Tuesday, March 9, 2010

That Wiki Thing...

It's been roughly a year since my pet wiki has been active on the company's intranet. It's definitely been useful, but I think it hasn't completely lived up to the hopes and dreams I had for it.

Usefulness to My Good Self

As I'd planned, I've been using it as a kinda design notebook, although I still scribble on real paper as it's the quickest way to record thoughts. When I write a wiki page, I find I write for an audience other than myself. And that's no bad thing as I have to state assumptions and 'formally' defend any assertions. I'm convinced this is ok; my paper notebook is for exploration and the wiki is the crystalisation of the thought process that lead to the final design. The wiki is the definitive source of information about a topic, not a discussion. The wiki has added a sense of rigor to thinking behind the stuff I produce.

Y'know, maybe I shouldn't be setting up wiki pages willy-nilly. I shouldn't actually be doing my design in wiki pages. Wiki pages are supposed to be solid information, not cloudy half-thought-out explorations. It should not really be an extension of my paper notebook, should it?
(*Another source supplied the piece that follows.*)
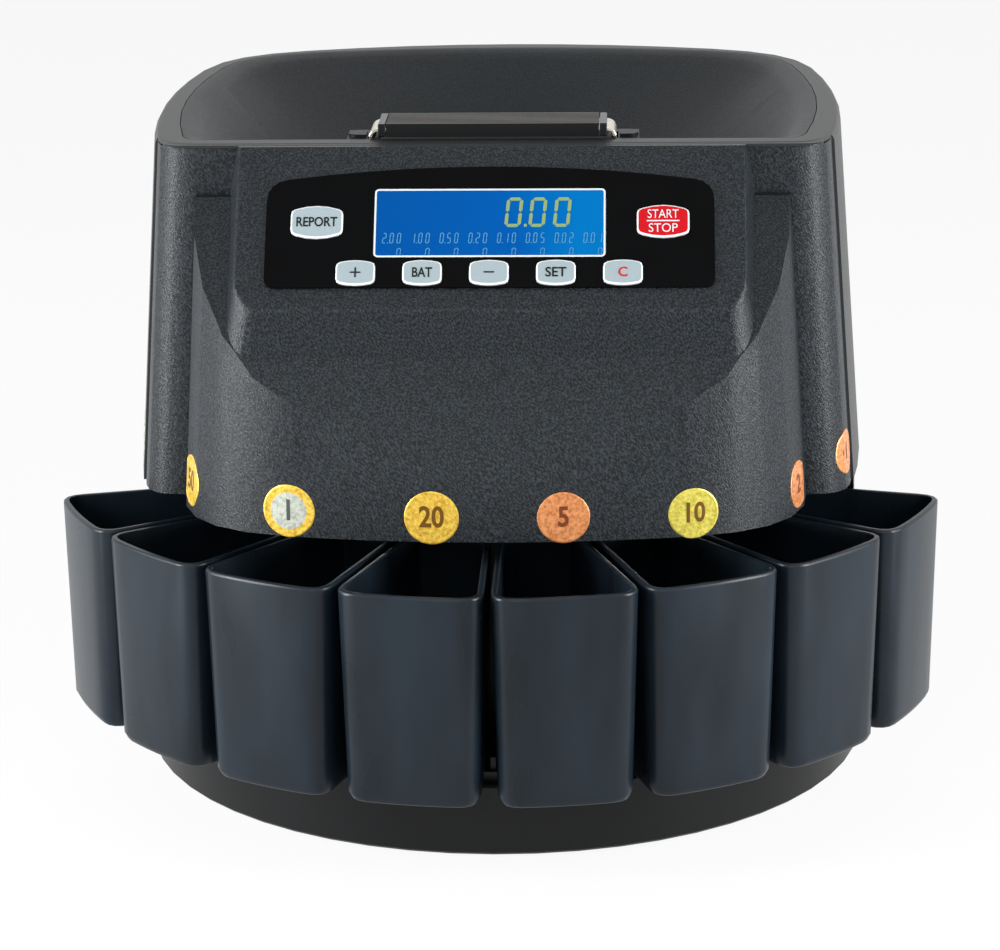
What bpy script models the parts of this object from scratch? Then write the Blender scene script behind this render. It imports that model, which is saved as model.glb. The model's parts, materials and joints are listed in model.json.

Usefulness to My Teammates

This is harder to judge. I think it's somewhat useful to my teammates in a read-only sense, but that it's still considered as "Marty's wiki" and not "the wiki" as I'd hoped.
I have made an effort to let people know of its existence. After I complete a body of work, I check that the page in the wiki is reasonably accurate and then the link is sent around in the 'announcement' email. For example:
Hi All, I'm finished setting up the co-sim environment for our latest chip (which is the bee's knees, BTW, and going to make our company millions). See here (http://ourgroupswiki.some.address.com/) for info on the environment and instructions for launching a sim
That sort of thing. And there is evidence that people read it, but they don't edit it if something's amiss. I do get the odd query on the accuracy of instructions, but my teammates never change the information themselves. Maybe they've better things to be doing - maybe they don't feel that they're an expert in that field so need consensus. Who knows?

The Elephant in the Room - Sharepoint

The wiki's relationship with Sharepoint is still mostly undefined.

Sharepoint is our company's blessed online collaboration thingy. But it's become a dumping ground for powerpoints and word documents. And mostly Office 2007 versions of stuff I've no hope of opening on my linux workstation (vendor lock-in, much?). Rant aside, this is where the latest datasheets, latest marketing info, latest formal design documents go. And to be honest, it's probably the correct place for that info.

So...

I need to properly define the wiki's place in the grand scheme of things. I know it has one, but I haven't yet been able to articulate it. I also need to ask my teammates why it's not "the wiki" yet.

I dunno why I'm invested in this so much.